__WHAT IS BEING ASKED__: Gather all lines in the entries below that include the word "from".

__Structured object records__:
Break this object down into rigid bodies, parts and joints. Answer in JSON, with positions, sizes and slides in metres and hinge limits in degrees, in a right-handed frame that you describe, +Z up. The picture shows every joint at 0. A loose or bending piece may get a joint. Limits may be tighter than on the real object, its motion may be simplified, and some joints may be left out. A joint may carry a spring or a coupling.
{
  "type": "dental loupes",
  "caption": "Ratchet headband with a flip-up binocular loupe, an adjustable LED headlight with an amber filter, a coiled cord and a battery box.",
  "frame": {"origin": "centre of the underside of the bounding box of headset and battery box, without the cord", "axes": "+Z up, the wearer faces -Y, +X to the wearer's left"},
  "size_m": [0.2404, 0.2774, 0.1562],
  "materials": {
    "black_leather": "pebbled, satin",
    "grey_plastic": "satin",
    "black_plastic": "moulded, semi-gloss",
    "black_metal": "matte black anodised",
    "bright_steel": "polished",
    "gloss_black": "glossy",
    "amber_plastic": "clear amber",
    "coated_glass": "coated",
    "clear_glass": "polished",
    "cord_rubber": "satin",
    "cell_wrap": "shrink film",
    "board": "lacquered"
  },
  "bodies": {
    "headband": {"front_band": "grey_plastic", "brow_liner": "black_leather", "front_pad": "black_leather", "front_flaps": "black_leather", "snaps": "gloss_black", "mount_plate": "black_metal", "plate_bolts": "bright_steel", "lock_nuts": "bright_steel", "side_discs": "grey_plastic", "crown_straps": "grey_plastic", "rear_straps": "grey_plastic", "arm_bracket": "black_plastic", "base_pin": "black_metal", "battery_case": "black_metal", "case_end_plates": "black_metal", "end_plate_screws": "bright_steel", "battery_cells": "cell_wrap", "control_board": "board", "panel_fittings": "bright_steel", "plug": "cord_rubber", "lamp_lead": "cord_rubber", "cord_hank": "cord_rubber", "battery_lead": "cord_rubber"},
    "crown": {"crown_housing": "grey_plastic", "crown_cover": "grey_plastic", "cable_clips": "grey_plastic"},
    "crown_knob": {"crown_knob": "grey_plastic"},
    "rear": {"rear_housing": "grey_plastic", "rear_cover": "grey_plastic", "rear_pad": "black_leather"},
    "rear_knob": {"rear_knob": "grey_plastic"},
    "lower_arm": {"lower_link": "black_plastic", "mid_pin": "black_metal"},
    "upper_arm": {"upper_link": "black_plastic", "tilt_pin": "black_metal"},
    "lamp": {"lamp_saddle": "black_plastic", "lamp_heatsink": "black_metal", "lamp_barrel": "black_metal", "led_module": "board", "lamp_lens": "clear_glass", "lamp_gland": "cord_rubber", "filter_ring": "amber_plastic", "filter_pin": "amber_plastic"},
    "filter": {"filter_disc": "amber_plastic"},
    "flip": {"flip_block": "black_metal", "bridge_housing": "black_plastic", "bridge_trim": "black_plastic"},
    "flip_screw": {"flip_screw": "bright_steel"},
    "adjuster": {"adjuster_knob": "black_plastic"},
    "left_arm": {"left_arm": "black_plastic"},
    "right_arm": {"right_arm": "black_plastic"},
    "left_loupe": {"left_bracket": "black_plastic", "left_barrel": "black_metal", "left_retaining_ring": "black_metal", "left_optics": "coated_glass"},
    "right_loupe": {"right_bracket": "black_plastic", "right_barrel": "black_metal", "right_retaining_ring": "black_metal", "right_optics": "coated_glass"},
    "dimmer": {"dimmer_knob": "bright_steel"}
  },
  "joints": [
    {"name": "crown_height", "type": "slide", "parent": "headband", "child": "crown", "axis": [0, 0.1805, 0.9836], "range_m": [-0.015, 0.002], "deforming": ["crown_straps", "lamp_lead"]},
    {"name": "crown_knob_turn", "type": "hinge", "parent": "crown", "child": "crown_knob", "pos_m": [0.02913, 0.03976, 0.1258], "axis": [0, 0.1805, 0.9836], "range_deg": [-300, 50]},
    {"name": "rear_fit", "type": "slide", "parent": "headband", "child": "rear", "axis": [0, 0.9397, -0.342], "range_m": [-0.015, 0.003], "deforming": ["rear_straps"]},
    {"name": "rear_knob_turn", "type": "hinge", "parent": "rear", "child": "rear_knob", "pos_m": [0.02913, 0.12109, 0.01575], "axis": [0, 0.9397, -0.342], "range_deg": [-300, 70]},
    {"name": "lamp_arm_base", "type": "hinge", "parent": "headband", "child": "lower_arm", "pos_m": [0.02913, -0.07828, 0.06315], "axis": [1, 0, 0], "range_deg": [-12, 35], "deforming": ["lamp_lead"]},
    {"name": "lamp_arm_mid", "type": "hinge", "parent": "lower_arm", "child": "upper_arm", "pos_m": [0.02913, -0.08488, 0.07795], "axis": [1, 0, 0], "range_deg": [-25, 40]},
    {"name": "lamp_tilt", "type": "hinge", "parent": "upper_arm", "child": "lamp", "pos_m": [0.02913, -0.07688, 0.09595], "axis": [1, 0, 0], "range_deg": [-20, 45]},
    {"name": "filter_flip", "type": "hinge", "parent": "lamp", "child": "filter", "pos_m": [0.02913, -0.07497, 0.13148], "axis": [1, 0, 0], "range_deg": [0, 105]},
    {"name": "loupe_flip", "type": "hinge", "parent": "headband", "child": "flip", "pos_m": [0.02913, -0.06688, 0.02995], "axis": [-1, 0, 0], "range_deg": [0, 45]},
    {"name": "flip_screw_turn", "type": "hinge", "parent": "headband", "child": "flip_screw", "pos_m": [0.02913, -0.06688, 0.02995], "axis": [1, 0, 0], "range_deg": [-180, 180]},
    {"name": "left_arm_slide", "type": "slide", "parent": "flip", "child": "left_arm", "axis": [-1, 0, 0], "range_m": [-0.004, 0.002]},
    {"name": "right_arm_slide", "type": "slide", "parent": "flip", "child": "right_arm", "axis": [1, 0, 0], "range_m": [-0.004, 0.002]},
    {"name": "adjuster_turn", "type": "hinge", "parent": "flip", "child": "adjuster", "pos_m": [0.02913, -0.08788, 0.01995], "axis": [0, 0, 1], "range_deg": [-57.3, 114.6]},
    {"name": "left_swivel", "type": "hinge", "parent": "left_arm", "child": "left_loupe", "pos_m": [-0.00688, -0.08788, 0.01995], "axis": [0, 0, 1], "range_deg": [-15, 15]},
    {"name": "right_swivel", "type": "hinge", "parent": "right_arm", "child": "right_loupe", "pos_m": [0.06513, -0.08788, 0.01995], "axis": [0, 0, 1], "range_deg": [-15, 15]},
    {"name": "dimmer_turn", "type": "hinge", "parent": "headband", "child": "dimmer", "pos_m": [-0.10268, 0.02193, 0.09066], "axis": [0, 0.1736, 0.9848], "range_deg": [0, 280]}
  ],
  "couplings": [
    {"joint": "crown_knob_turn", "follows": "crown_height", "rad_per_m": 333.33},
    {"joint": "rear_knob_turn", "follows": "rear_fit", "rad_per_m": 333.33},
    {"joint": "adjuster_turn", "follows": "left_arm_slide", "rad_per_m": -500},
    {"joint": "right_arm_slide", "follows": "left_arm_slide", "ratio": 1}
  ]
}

==

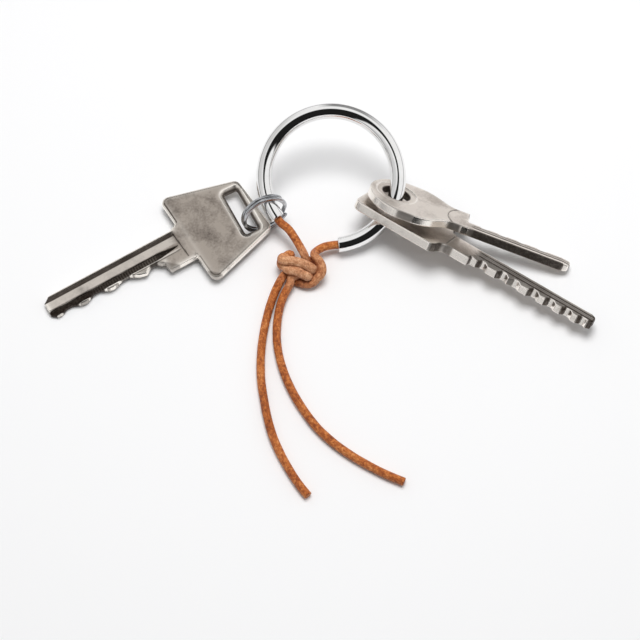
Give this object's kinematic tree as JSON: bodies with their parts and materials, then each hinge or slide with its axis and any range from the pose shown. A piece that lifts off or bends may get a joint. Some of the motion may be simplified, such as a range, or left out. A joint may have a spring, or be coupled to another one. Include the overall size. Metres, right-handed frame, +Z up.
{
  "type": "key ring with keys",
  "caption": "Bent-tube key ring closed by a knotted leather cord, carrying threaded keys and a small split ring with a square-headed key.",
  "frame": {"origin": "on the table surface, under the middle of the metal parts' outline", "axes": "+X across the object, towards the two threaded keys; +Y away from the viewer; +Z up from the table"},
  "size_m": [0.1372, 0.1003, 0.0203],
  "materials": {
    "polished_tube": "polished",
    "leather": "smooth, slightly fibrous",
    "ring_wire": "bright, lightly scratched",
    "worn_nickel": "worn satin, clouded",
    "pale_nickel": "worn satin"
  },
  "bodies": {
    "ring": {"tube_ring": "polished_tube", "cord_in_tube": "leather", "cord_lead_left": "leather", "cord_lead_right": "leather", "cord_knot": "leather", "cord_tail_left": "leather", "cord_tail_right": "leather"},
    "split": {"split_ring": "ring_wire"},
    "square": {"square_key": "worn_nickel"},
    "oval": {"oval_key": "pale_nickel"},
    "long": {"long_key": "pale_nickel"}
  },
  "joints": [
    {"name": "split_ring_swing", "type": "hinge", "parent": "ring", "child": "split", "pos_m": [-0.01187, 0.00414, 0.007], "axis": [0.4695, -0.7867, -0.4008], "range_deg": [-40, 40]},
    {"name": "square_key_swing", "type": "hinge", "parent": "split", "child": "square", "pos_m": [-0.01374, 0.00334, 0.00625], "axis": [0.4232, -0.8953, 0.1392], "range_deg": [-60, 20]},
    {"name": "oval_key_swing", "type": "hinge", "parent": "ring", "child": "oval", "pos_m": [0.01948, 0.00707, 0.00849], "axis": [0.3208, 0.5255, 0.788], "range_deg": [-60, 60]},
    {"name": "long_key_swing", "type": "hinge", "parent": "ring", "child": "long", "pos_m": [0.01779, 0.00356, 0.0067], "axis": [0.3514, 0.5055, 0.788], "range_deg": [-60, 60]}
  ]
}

__ANSWER FOR THIS EXERCISE__:
Give this object's kinematic tree as JSON: bodies with their parts and materials, then each hinge or slide with its axis and any range from the pose shown. A piece that lifts off or bends may get a joint. Some of the motion may be simplified, such as a range, or left out. A joint may have a spring, or be coupled to another one. Include the overall size. Metres, right-handed frame, +Z up.
  "frame": {"origin": "on the table surface, under the middle of the metal parts' outline", "axes": "+X across the object, towards the two threaded keys; +Y away from the viewer; +Z up from the table"},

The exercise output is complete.